Originally published in Everything Knoxville in August, 2014

It is popular today to blame carbohydrates for much of America’s health woes, especially obesity. Diet plans with little or no carbohydrates have gained a profusion of followers and carbohydrates have been demonized. However, the reality is that carbohydrates are a basic human nutritional need. Unless there is a malfunction, the body will regulate the amount of sugar in the blood to an optimum level, and either too low or too high can cause serious problems.

The body needs all three major nutrients, carbohydrates, protein, and fat. Carbohydrate’s major function is to provide the energy needed by the cells. Although there are many variations, we can break them down into two major components, simple and complex. Simple carbohydrates are the sugars found in table sugar, fruit, milk, and other sources such as maple syrup. Complex carbohydrates are found in sources such as beans, grains, and vegetables. Proteins are necessary for the cell-building process, body maintenance, growth, and regulation. They are found most abundant in animal food, beans, and grains. Fat can be stored in the body and provides a reserve source of energy in the event that carbohydrates are not readily available. It provides insulation from heat loss and is also a part of the structure of cell membranes.

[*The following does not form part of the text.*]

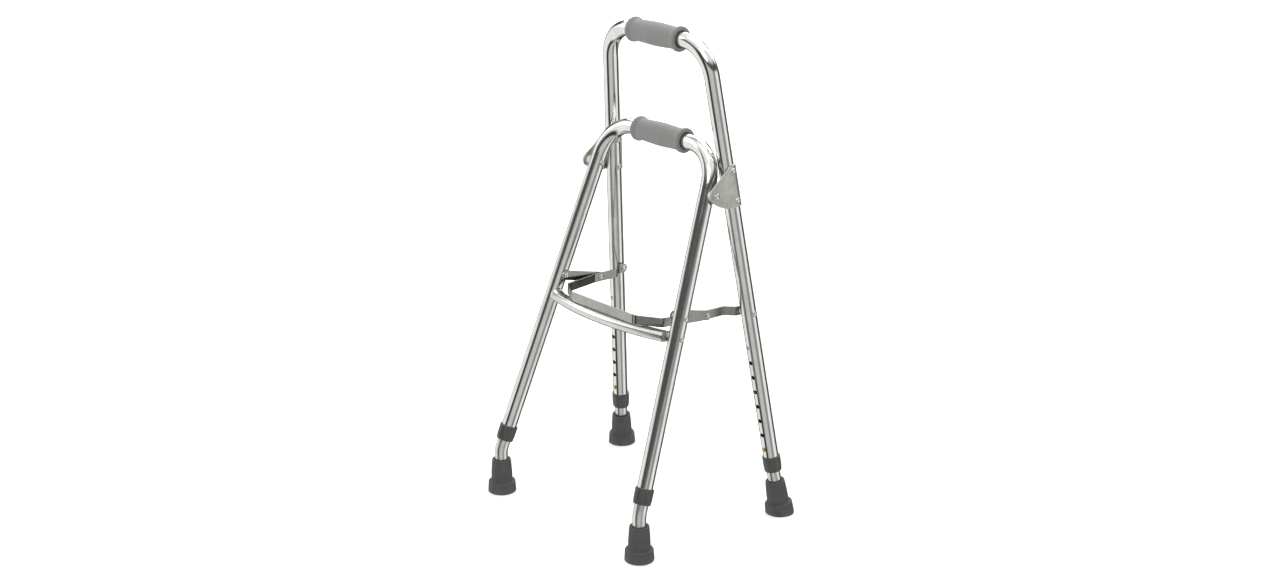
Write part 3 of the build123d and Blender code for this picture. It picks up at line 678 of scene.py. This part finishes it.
class WALKER_OT_collars(bpy.types.Operator):
    """Build the moulded collars at the ends of the outer legs"""
    bl_idname = "walker.collars"
    bl_label = "Leg collars"

    def execute(self, context):
        size = sizes()
        for tag in LEG_TAGS:
            kind = tag.split("_")[0]
            outer, height = size.collar_radius, size.collar_height
            bore = size.tube_radius + COLLAR_SLACK
            guide = size.inner_radius + COLLAR_GUIDE_SLACK
            rim, foot = COLLAR_RIM_ROUND, COLLAR_FOOT_ROUND
            side = [(bore, height), (outer - 0.9 * MM, height)]
            side += arc((outer - rim, height - rim), rim, 90, 0, 4)
            side += [(outer, height * 0.62), (outer - 0.15 * MM, 7.5 * MM), (outer - 0.75 * MM, 2.6 * MM)]
            side += arc((outer - 0.75 * MM - foot, foot), foot, -5, -90, 6)
            side += [(guide + 0.4 * MM, 0.0), (guide, 0.5 * MM), (guide, COLLAR_SEAT), (bore, COLLAR_SEAT)]
            shell = turned(side, 80)
            tab_place = (-outer - 0.05 * MM, 0, height / 2 + 1 * MM)
            tab = rounded_block(COLLAR_TAB, tab_place, COLLAR_TAB_ROUND)
            bm = joined(shell, tab)
            start = leg_at(tag, BUTTON_HEIGHT[kind]) - leg_up(tag) * (COLLAR_DROP + height)
            bmesh.ops.transform(bm, matrix=placed(start, leg_up(tag), button_way(tag)), verts=bm.verts)
            piece = new_piece(f"collar_{tag}", bm, f"{kind}_frame",
                              material_for("collar_plastic"), 45)
            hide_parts(f"leg_collar_{tag}")
        return {"FINISHED"}


class WALKER_OT_buttons(bpy.types.Operator):
    """Build the domed brass snap buttons in the lowest holes"""
    bl_idname = "walker.buttons"
    bl_label = "Snap buttons"

    def execute(self, context):
        size = sizes()
        tube, r = size.tube_radius, size.button_radius
        flange, inside, outside = BUTTON_FLANGE
        crown = tube + BUTTON_STAND
        for tag in LEG_TAGS:
            kind = tag.split("_")[0]
            side = [(0.0, inside), (flange, inside), (flange, outside), (r, outside)]
            side += [(r, tube + 0.7 * MM)]
            side += arc((r - BUTTON_ROUND, tube + 0.9 * MM), BUTTON_ROUND, 0, 70, 6)
            side += [(r * 0.42, tube + 2.32 * MM), (r * 0.2, crown), (0.0, crown)]
            bm = turned(side, 48)
            at = leg_at(tag, BUTTON_HEIGHT[kind])
            bmesh.ops.transform(bm, matrix=placed(at, button_way(tag)), verts=bm.verts)
            piece = new_piece(f"button_{tag}", bm, f"button_{tag}",
                              material_for("button_brass"), 50)
            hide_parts(f"snap_button_{tag}")
        return {"FINISHED"}


class WALKER_OT_springs(bpy.types.Operator):
    """Build the sprung V clips behind the snap buttons"""
    bl_idname = "walker.springs"
    bl_label = "Button springs"

    def execute(self, context):
        for tag in LEG_TAGS:
            kind = tag.split("_")[0]
            route = [(CLIP_NEAR, CLIP_NEAR_END)]
            route += arc((CLIP_NEAR - CLIP_BEND, CLIP_BEND_RISE), CLIP_BEND, 0, CLIP_BEND_TURN, 10)
            route += [(CLIP_FAR, CLIP_FAR_END)]
            bm = bmesh.new()
            line = [bm.verts.new((out, -CLIP_WIDTH / 2, along)) for out, along in route]
            edges = [bm.edges.new(pair) for pair in zip(line, line[1:])]
            grown = bmesh.ops.extrude_edge_only(bm, edges=edges)["geom"]
            moved = [g for g in grown if isinstance(g, bmesh.types.BMVert)]
            bmesh.ops.translate(bm, vec=(0, CLIP_WIDTH, 0), verts=moved)
            bmesh.ops.recalc_face_normals(bm, faces=bm.faces)
            bmesh.ops.solidify(bm, geom=bm.faces[:], thickness=CLIP_THICKNESS)
            bmesh.ops.recalc_face_normals(bm, faces=bm.faces)
            at = leg_at(tag, BUTTON_HEIGHT[kind])
            bmesh.ops.transform(bm, matrix=placed(at, leg_up(tag), button_way(tag)), verts=bm.verts)
            piece = new_piece(f"clip_{tag}", bm, f"{kind}_frame",
                              material_for("spring_steel"), 40)
            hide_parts(f"snap_spring_{tag}")
            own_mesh(piece)
        return {"FINISHED"}


class WALKER_OT_studio(bpy.types.Operator):
    """Set up the camera, the soft lights and the pale floor"""
    bl_idname = "walker.studio"
    bl_label = "Studio"

    def execute(self, context):
        self.camera(context)
        self.floor()
        self.lights(context)
        return {"FINISHED"}

    def camera(self, context):
        data = bpy.data.cameras.new("studio_camera")
        data.lens = CAMERA_LENS
        data.sensor_width = CAMERA_SENSOR
        data.clip_end = 50
        camera = bpy.data.objects.new("studio_camera", data)
        context.scene.collection.objects.link(camera)
        place = Vector(CAMERA_PLACE)
        aim = Vector(CAMERA_AIM)
        camera.location = place
        camera.rotation_euler = (aim - place).to_track_quat("-Z", "Y").to_euler()
        context.scene.camera = camera
        context.scene.view_settings.view_transform = "Standard"

    def floor(self):
        """A wide plain floor, which the metal doesn't mirror: it mirrors the softboxes instead."""
        bm = bmesh.new()
        bmesh.ops.create_circle(bm, cap_ends=True, segments=96, radius=FLOOR_RADIUS)
        mesh = bpy.data.meshes.new("studio_floor")
        bm.to_mesh(mesh)
        bm.free()
        floor = bpy.data.objects.new("studio_floor", mesh)
        bpy.context.scene.collection.objects.link(floor)
        mesh.materials.append(floor_paint())
        floor.visible_glossy = False

    def lights(self, context):
        """A surround of softboxes and black flags for the metal to mirror, and the soft lamps."""
        world = bpy.data.worlds.new("studio_world")
        world.use_nodes = True
        tree = world.node_tree
        tree.nodes.clear()
        where = add_node(tree, "ShaderNodeTexCoord").outputs["Generated"]
        way = add_node(tree, "ShaderNodeSeparateXYZ", links={"Vector": where})
        turn = add_node(tree, "ShaderNodeMath", {"operation": "ARCTAN2"},
                        {0: way.outputs["Y"], 1: way.outputs["X"]})
        shift = 0.5 - math.radians(CAMERA_SIDE) / math.tau
        part = add_node(tree, "ShaderNodeMath", {"operation": "MULTIPLY_ADD", 1: 1 / math.tau, 2: shift},
                        {0: turn.outputs[0]})
        whole = add_node(tree, "ShaderNodeMath", {"operation": "WRAP", 1: 1.0, 2: 0.0}, {0: part.outputs[0]})
        wall = add_node(tree, "ShaderNodeValToRGB", links={"Fac": whole.outputs[0]},
                        ramp=[(0.5 + side / 360, bright) for side, bright in SURROUND])
        low, high = CEILING_BLEND
        overhead = add_node(tree, "ShaderNodeMapRange", {"From Min": low, "From Max": high},
                            {"Value": way.outputs["Z"]})
        ceiling = add_node(tree, "ShaderNodeValToRGB", links={"Fac": way.outputs["Z"]}, ramp=CEILING)
        around = add_node(tree, "ShaderNodeMix", {"data_type": "RGBA"},
                          {0: overhead.outputs["Result"],
                           6: wall.outputs["Color"],
                           7: ceiling.outputs["Color"]})
        seen = add_node(tree, "ShaderNodeLightPath")
        shown = add_node(tree, "ShaderNodeMix", {"data_type": "RGBA", 7: BACKDROP},
                         {0: seen.outputs["Is Camera Ray"], 6: around.outputs[2]})
        back = add_node(tree, "ShaderNodeBackground", {"Strength": 1.0}, {"Color": shown.outputs[2]})
        add_node(tree, "ShaderNodeOutputWorld", links={"Surface": back.outputs["Background"]})
        context.scene.world = world
        for name, place, aim, energy, width in LAMPS:
            data = bpy.data.lights.new(name, "AREA")
            data.energy = energy
            data.size = width
            light = bpy.data.objects.new(name, data)
            light.location = place
            light.rotation_euler = (Vector(aim) - Vector(place)).to_track_quat("-Z", "Y").to_euler()
            context.scene.collection.objects.link(light)


class WALKER_PT_panel(bpy.types.Panel):
    """The steps of the walking frame, in order"""
    bl_idname = "WALKER_PT_panel"
    bl_label = "Walking Frame"
    bl_space_type = "VIEW_3D"
    bl_region_type = "UI"
    bl_category = "Walking Frame"

    def draw(self, context):
        layout = self.layout
        for group in (context.scene.walker_sizes, context.scene.walker_finishes):
            column = layout.column()
            for key in group.bl_rna.properties.keys():
                if key not in {"rna_type", "name"}:
                    column.prop(group, key)
        for operator in STEPS:
            layout.operator(operator.bl_idname)


STEPS = (
    WALKER_OT_cad_finishes,
    WALKER_OT_grips,
    WALKER_OT_tips,
    WALKER_OT_collars,
    WALKER_OT_buttons,
    WALKER_OT_springs,
    WALKER_OT_studio,
)
CLASSES = (WALKER_PG_sizes, WALKER_PG_finishes, *STEPS, WALKER_PT_panel)


def register():
    for item in CLASSES:
        bpy.utils.register_class(item)
    bpy.types.Scene.walker_sizes = bpy.props.PointerProperty(type=WALKER_PG_sizes)
    bpy.types.Scene.walker_finishes = bpy.props.PointerProperty(type=WALKER_PG_finishes)


def unregister():
    del bpy.types.Scene.walker_finishes
    del bpy.types.Scene.walker_sizes
    for item in reversed(CLASSES):
        bpy.utils.unregister_class(item)


def main():
    register()
    for operator in STEPS:
        group, name = operator.bl_idname.split(".")
        getattr(getattr(bpy.ops, group), name)()


if __name__ == "__main__":
    main()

We need all three in varying degrees. The most important thing about carbohydrates is their source, which determines whether they are in simple or complex form. Simple carbohydrates enter into the bloodstream quickly, causing blood sugar levels to spike and then to drop below the normal range. On the other hand, complex carbohydrates are slowly broken down by the digestive process and supply a steady supply of fuel for the body. If we have an abundant amount as a part of each meal we are provided with lasting energy that allows us to avoid cravings for snacks between meals and the experience of precipitous energy drops.

In macrobiotics, like traditional Chinese medicine, late summer is the time when the sweet taste is most predominant in our daily fare. Now is a great time to naturally get your sugar levels and consumption under control. Start by including a whole grain, preferably unprocessed, at every meal. Millet is the grain that is most amenable to late summer and is excellent for nourishing the pancreas which regulates blood sugar levels. It is also a good idea to include sweet vegetables that are available during this time such as squashes, onions, and cabbages.

By nourishing yourself with good quality carbohydrates such as these, you may find that your blood sugar level becomes stable, and your cravings for snacks and sweets will recede. Weight stabilization will be more easily achieved, and you can stop worrying about it and just concentrate on enjoying life.